I'm not saying your way won't work, but I know for sure you'll be taking the hard (and expensive) way around. Save your strength
for the symmetrical copper wire work in top case.
I have no real options for any of this stuff unless someone can produce something suitable at a reasonable price for sale. It will be fiddly to do but not so expensive as my time is my own. The heavier wire work in the lid is the much easier part. I have a wire jig so those wavy wires will be easy to do.
I won't need to remove it for painting, plus I want to maintain the original structural integrity of the case.
Removing the fillets and replacing them won't affect the structure of the case at all as it is molded plastic. It would be easier to paint or anodise that way, but masking and painting it won't be that hard either.
I think all the surface face plate components will be a massive buy in itself, let alone all that stuff. No thanks.
I agree that stuff is going to be hard to find and maybe a little expensive too but a lot of the stuff inside is stuff that many of us have in our electronics junk boxes. Of course the main thing is to get the actual prop itself made. One can always come back and add the internal stuff later on so it is not a priority for me to do either. It's just in my mind that it could be an option like the direction finder dish.
This project may stall completely if all of the parts can't be found or made. I'm not starting any assembly of it until I know I can get all of the parts one way or another. I have some of the stuff. More of the vacuum formed screens are needed as I'm not completely happy with the tap/push light domes that i have been able to happy.
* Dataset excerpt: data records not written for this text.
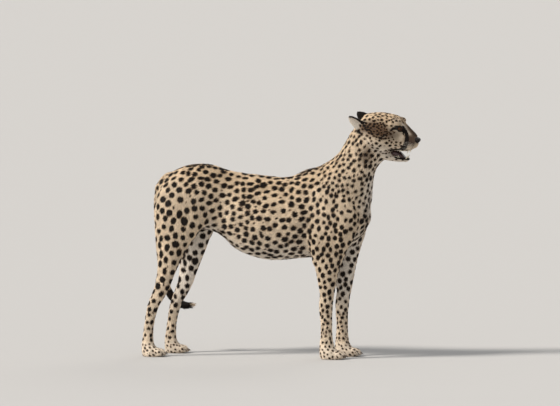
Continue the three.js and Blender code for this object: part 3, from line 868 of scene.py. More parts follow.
# Ends a piece made of spikes. `place` brings their millimetres to the body's frame.
def addSpikes(shape, name, slot, paint, place):
    bmesh.ops.recalc_face_normals(shape, faces=shape.faces)
    bmesh.ops.transform(shape, matrix=place, verts=shape.verts)
    addPiece(name + "Piece", meshFrom(shape, name), slot, paint)


toothMake = {
    "sunk": 4,  # millimetres of each root that the gum holds
    "canine": (1.5, 1.6),  # how much stouter than the modelled one, and how far its middle bends forward
    "cheek": (1.3, 0.4),
    "cusps": (-6, 6),  # the shearing teeth have a lower cusp before and behind
    "cuspHeight": 0.62,
    "frontSpacing": 3.1,
    # front teeth above and below: X, gum, edge, thickness, and how wide the row is
    "frontRows": ((-22, -44, -51.5, 3.1, 1), (-27, -91, -84.5, 2.6, 0.85)),
    "look": {
        "colours": ((0.76, 0.68, 0.52, 1), (0.62, 0.49, 0.30, 1)),
        "patches": (120.0, 0.35, 0.7),
        "roughness": (500.0, 0.22, 0.34),
        "fixed": {"Specular_IOR_Level": 0.5, "Coat_Weight": 0.3, "Coat_Roughness": 0.1},
    },
}


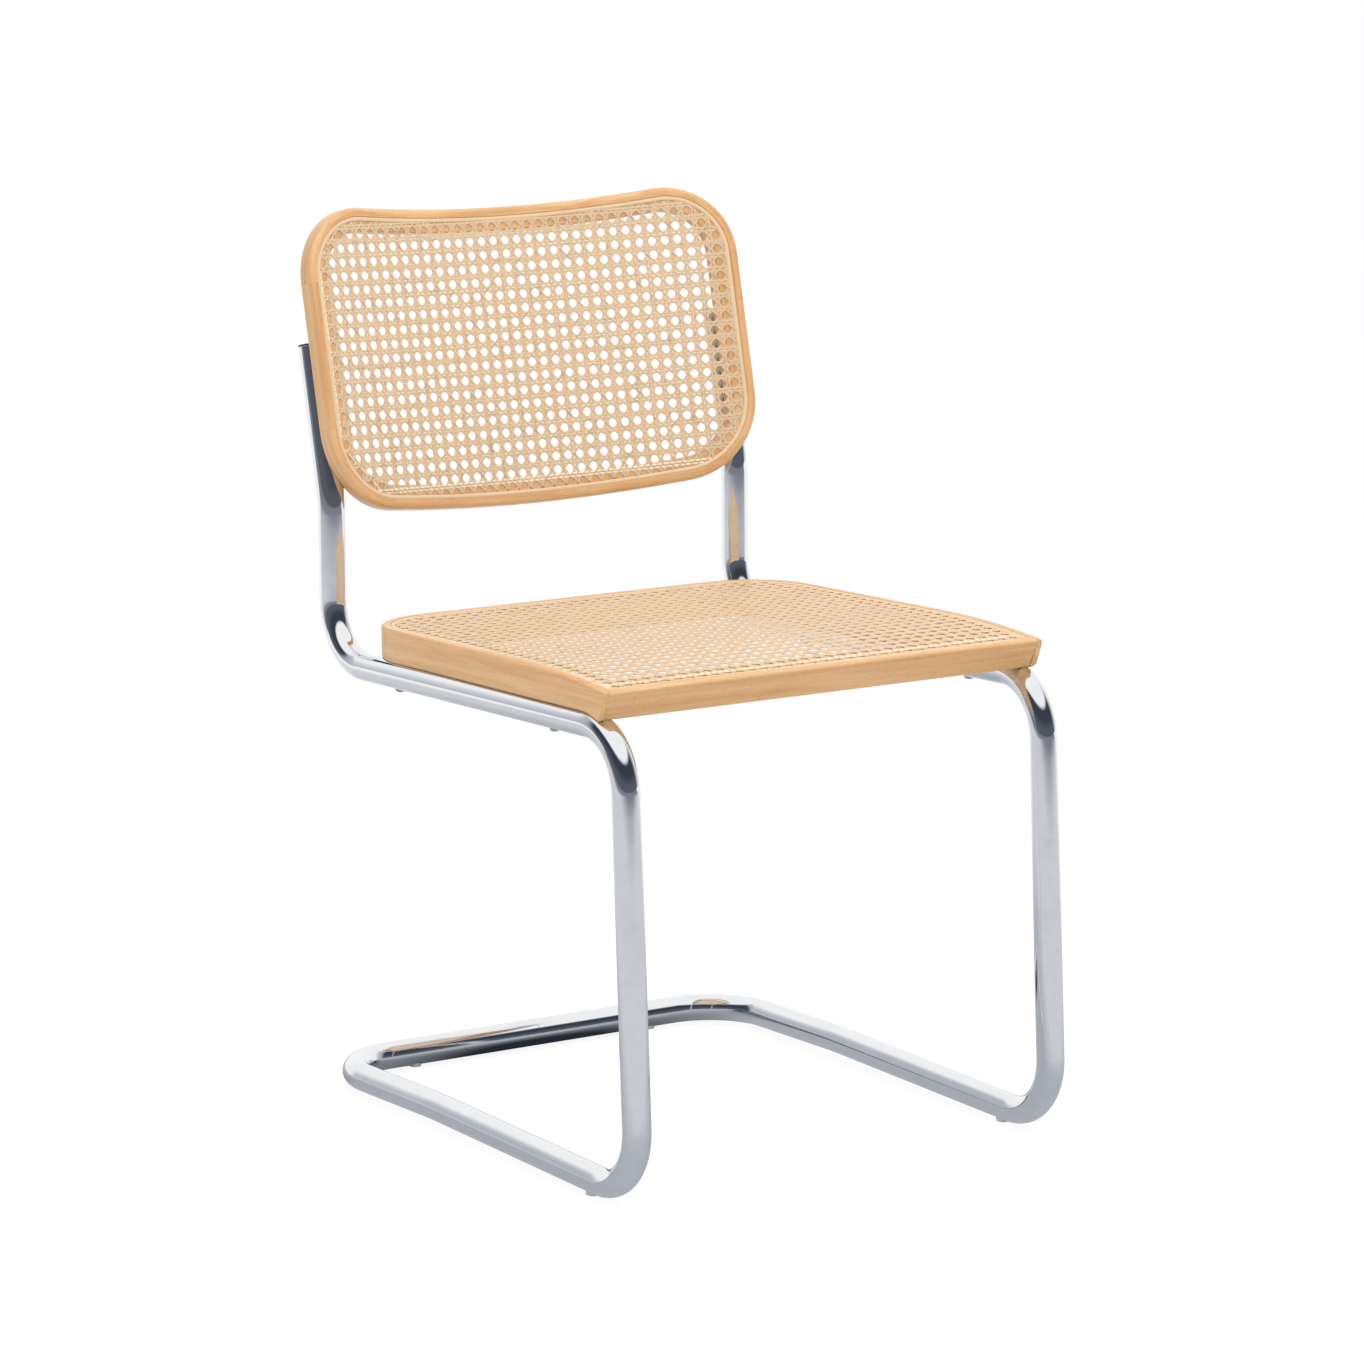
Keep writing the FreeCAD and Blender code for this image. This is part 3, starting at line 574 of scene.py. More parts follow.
class Finish:
    """A node tree and the one way in which nodes are added to it."""

    def __init__(self, owner):
        owner.use_nodes = True
        self.owner = owner
        self.tree = owner.node_tree
        self.tree.nodes.clear()

    def node(self, kind, settings=None, sockets=None, output=0):
        """Add a node: its settings first, then the values or links of its sockets."""
        made = self.tree.nodes.new(kind)
        for key, value in (settings or {}).items():
            setattr(made, key, value)
        for key, value in (sockets or {}).items():
            socket = made.inputs[key]
            if isinstance(value, Value):
                self.tree.links.new(value.socket, socket)
            else:
                socket.default_value = (*value, 1.0) if socket.type == "RGBA" else value
        return Value(self, made.outputs[output]) if made.outputs else None

    def grain(self):
        """The place in the grain that is stored on the mesh."""
        return self.node("ShaderNodeAttribute", {"attribute_name": "grain"}, output="Vector")

    def place(self):
        """Object coordinates, in metres."""
        return self.node("ShaderNodeTexCoord", output="Object")

    def split(self, vector):
        """The three numbers of a vector."""
        made = self.node("ShaderNodeSeparateXYZ", {}, {"Vector": vector}).socket.node
        return [Value(self, made.outputs[axis]) for axis in "XYZ"]

    def noise(self, vector, stretch, detail=2.0, roughness=0.5, distortion=0.0):
        """Soft random value, about 0.3 to 0.7, at a vector times a number or one along each axis."""
        scale = stretch
        if isinstance(stretch, tuple):
            vector = self.node("ShaderNodeVectorMath", {"operation": "MULTIPLY"}, {0: vector, 1: stretch})
            scale = 1.0
        return self.node("ShaderNodeTexNoise", {}, {
            "Vector": vector, "Scale": scale, "Detail": detail, "Roughness": roughness,
            "Distortion": distortion,
        })

    def mix(self, share, first, second):
        """Two colours mixed by a share."""
        return self.node("ShaderNodeMix", {"data_type": "RGBA"}, {0: share, 6: first, 7: second}, 2)

    def bump(self, height, distance):
        """A normal from a height, for a relief that many metres deep."""
        return self.node("ShaderNodeBump", {}, {"Height": height, "Distance": distance, "Strength": 1.0})

    def principled(self, **sockets):
        """The surface shader and the output. Underscores in the names stand for spaces."""
        named = {key.replace("_", " "): value for key, value in sockets.items()}
        shader = self.node("ShaderNodeBsdfPrincipled", {}, named)
        self.node("ShaderNodeOutputMaterial", {}, {"Surface": shader})

    def light(self, kind, colour, strength=1.0):
        """An emission or a background of a colour."""
        return self.node(kind, {}, {"Color": colour, "Strength": strength})

    def seen_by(self, ray):
        """1 for rays of that kind, such as Is Glossy Ray, and 0 for others."""
        return self.node("ShaderNodeLightPath", output=ray)

    def either(self, share, first, second):
        """Two shaders mixed by a share."""
        return self.node("ShaderNodeMixShader", {}, {0: share, 1: first, 2: second})


def shade(colour, factor):
    """A colour times a number."""
    return tuple(factor * part for part in colour)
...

Work on much of this stuff relies on having access to the right equipment to do it. I have no machining capability except for what I can do by hand and no printing capability beyond what my printer at home can do. I'm also limited by what I can buy here comapred with what is available in the USofA. I've had to have some stuff sent over there.
As far as making any sort of gun props it is much harder here as we can't buy locally or import real guns, replicas or even Airsoft guns to use for a base.